Into the Body of Another
In an effort to protect children in the midst of addiction epidemics, some
states are jailing women for using drugs during pregnancy. But is incarceration the best approach?
In a four-bedroom,
white house by the airport in Tulsa, Oklahoma, 2-year-old Jacob squirmed
around in Mickey Mouse pajamas, his explosion of poofy black hair
pulled into a topknot. He smiled shyly, pushed a red toy car back and
forth, and shoved his fingers into his mouth. He appeared to be a
typical toddler. Meanwhile, his mother, Amber Briana Smith, was 40 miles
away in Taft, Oklahoma, sharing a prison dorm with dozens of other
women after having pled guilty to neglecting Jacob by using meth while
she was pregnant with him. Three of her other six children were also
born with drugs in their systems. She's seen Jacob just a handful of
times in the past year, she says, and some of her other offspring even
less frequently. (I changed the names of all the children in this story
to protect their privacy.)
Smith, who is African American and Native American, is 33, petite,
and pretty. She considers herself curious and impulsive-the kind of
person who will do something all the way or not at all (a quality which,
perhaps, helps explain both the quantity of her children and the depth
of her drug habit). When she was 10, both of the adults in her own life
were sentenced to prison-her mother's husband for abusing her and her
mother for failing to protect her from him. Smith was sent to live with
her aunt, Jammie Smith, for a five-year period she describes as
"wonderful" and full of "life lessons." Still, medical records show that
she cut herself as a teenager.
After
dropping out of high school, she successfully completed a phlebotomy
course at Career Point College, a local vocational school. However, she
and her family say Smith was never able to actually obtain her license
because she owed $1,000 in student loans for the course. For money,
Smith bounced between stints at Waffle House, McDonald's, and Arby's.

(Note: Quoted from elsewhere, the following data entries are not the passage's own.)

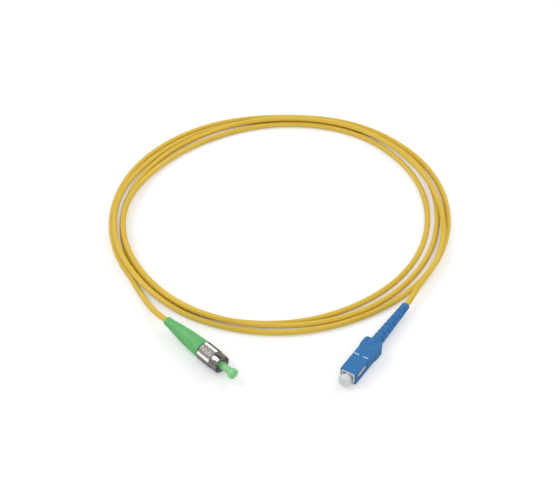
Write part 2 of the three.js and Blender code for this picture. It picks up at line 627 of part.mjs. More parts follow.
function scGrip() {
  const rear = -SC_GRIP_LENGTH;
  const h = SC_GRIP_HEIGHT / 2;
  const waist = rear + SC_GRIP_FLARE;
  const [keyFront, keyTop] = [-SC_KEY_SETBACK, SC_KEY_ROOT - h];
  const slab = new THREE.ExtrudeGeometry(
    scGripPlan(rear, waist),
    { depth: SC_GRIP_HEIGHT, bevelEnabled: false, curveSegments: 4 },
  );
  const edgesFrom = waist + SC_GRIP_EASE / 2; // ahead of this the chamfers follow the narrow sides
  const frontEdges = bar(edgesFrom, OVERCUT, SC_GRIP_WIDTH, SC_GRIP_HEIGHT, SC_GRIP_EDGE);
  const rearEdges = bar(rear - OVERCUT, edgesFrom, SC_GRIP_REAR_WIDTH, SC_GRIP_HEIGHT, SC_GRIP_EDGE);
  const keyHeight = SC_KEY_HEIGHT + SC_KEY_ROOT;
  const key = bar(keyFront - SC_KEY_LENGTH, keyFront, SC_KEY_WIDTH, keyHeight, 0, 0, keyTop - keyHeight / 2);
  let body = solid(slab.translate(0, 0, -h)).intersect(frontEdges.add(rearEdges)).add(key);
  body = body.subtract(bar(rear - OVERCUT, OVERCUT, scCavityWidth, scCavityHeight, SC_CAVITY_CORNER));
  body = body.subtract(rod(rear - OVERCUT, scBootFront + 2 * SEAT, SC_BOOT_D / 2 + RUN, FINE));
  const pocketWidth = SC_FRAME_WIDTH + 2 * SC_LEDGE_PROUD + 2 * SC_FRAME_GAP;
  body = body.subtract(bar(SC_LEDGE[0] - SEAT, SC_LEDGE[1] + SEAT + SC_LATCH, pocketWidth, SC_WINDOW_HEIGHT));
  body = body.subtract(bar(SC_WINDOW[0], SC_WINDOW[1], SC_GRIP_WIDTH + 2 * OVERCUT, SC_WINDOW_HEIGHT));
  const [markRear, markFront] = [SC_MARK_X - SC_MARK_WIDTH / 2, SC_MARK_X + SC_MARK_WIDTH / 2];
  for (const side of [-1, 1]) {
    body = body.subtract(bar(markRear, markFront, SC_MARK_LENGTH, 2 * SC_MARK_DEPTH, 0, side * SC_MARK_OFFSET, h));
  }
  return body;
}

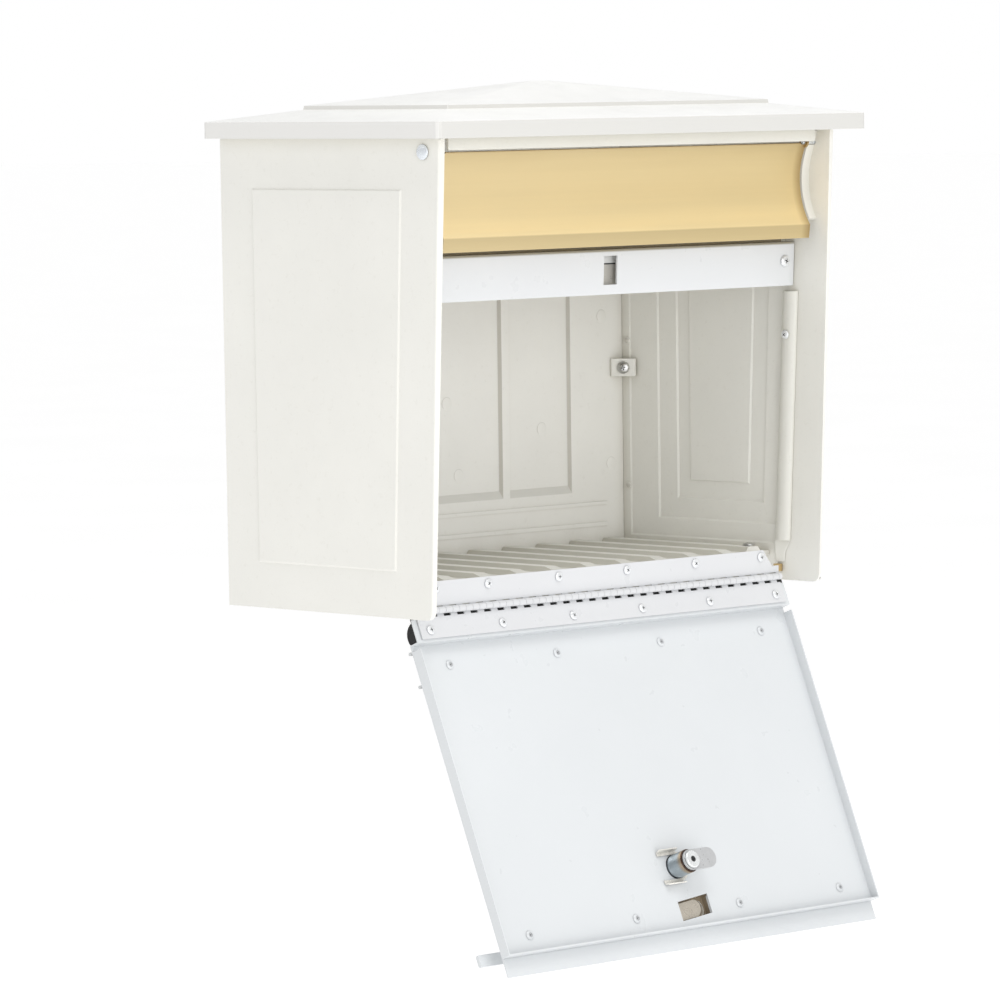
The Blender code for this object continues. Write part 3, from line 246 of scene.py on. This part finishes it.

Occasionally, she stripped.
Smith, who has been diagnosed with post-traumatic stress disorder and
says she also has bipolar disorder, began using drugs around 2007-first
crack and, later, meth. She already had three children by then, and
between 2008 and 2011, she gave birth to three more. Hospital workers
tested them for drugs as soon as they were born, and all three samples
came back positive for cocaine. Social workers suggested that Smith take
parenting classes. She says the social-services agency ran out of bus
passes, and she couldn't find other transportation. Her mother says she
would have given Smith a bus pass if she had asked. In 2010, she says,
the Department of Human Services began to remove her children from her
care. (DHS workers would not comment on her case, citing privacy laws.)
One weekend in 2011, Smith tried to kill herself by choking herself
with a sheet, cutting her wrist with a dull knife, and locking herself
in a hot car. In 2012, she was caught stealing clothes from a Walmart, a
misdemeanor for which she was given a deferred sentence, meaning if she
stayed out of trouble for one year, her guilty plea would be expunged.
It was Jacob, Smith's seventh child, who would be the final straw for
Tulsa authorities. The day before her deferred sentence was up in
February of 2013, Smith delivered Jacob at Tulsa's Saint Francis
Hospital. Both mom and baby tested positive for meth, and the next day, a
DHS investigator interviewed Smith. She confessed to using drugs while
she was pregnant, and Jacob was whisked into state custody.